Crystal lattice desolvation effects on the magnetic quantum tunneling of single-molecule magnets

High-frequency electron paramagnetic resonance (HFEPR) and alternating current (ac) susceptibility measurements are reported for a new high-symmetry Mn₁₂ complex, [Mn₁₂O₁₂(O₂CCH₃)₁₆(CH₃OH)₄]⋅CH₃OH. The results are compared to those of other high-symmetry spin S=10 Mn₁₂ single-molecule magnets (SMMs), including the original acetate, [Mn₁₂(O₂CCH₃)₁₆(H₂O)₄]⋅2CH₃CO₂H⋅4H₂O, and the [Mn₁₂O₁₂(O₂CCH₂Br)₁₆(H₂O)₄]⋅4CH₂Cl₂ and [Mn₁₂O₁₂(O₂CCH₂Bu^t)₁₆(CH₃OH)₄]⋅CH₃OH complexes.

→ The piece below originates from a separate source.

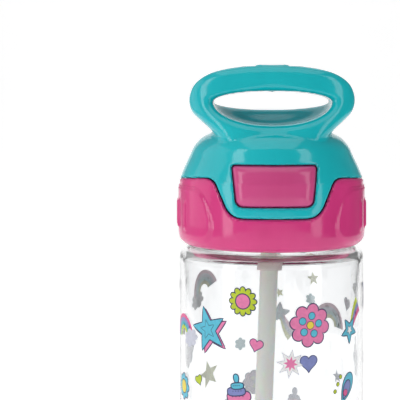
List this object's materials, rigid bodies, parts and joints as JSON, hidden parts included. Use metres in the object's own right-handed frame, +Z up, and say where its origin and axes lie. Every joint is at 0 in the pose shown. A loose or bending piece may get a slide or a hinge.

These comparisons reveal important insights into the factors that influence the values of the effective barrier to magnetization reversal, U_eff, deduced on the basis of ac susceptibility measurements. In particular, we find that variations in U_eff can be correlated with the degree of disorder in a crystal which can be controlled by desolvating (drying) samples. This highlights the importance of careful sample handling when making measurements on SMM crystals containing volatile lattice solvents. The HFEPR data additionally provide spectroscopic evidence suggesting that the relatively weak disorder induced by desolvation influences the quantum tunneling interactions and that it is under-barrier tunneling that is responsible for a consistent reduction in U_eff that is found upon drying samples. Meanwhile, the axial anisotropy deduced from HFEPR is found to be virtually identical for all four Mn₁₂ complexes, with no measurable reduction upon desolvation.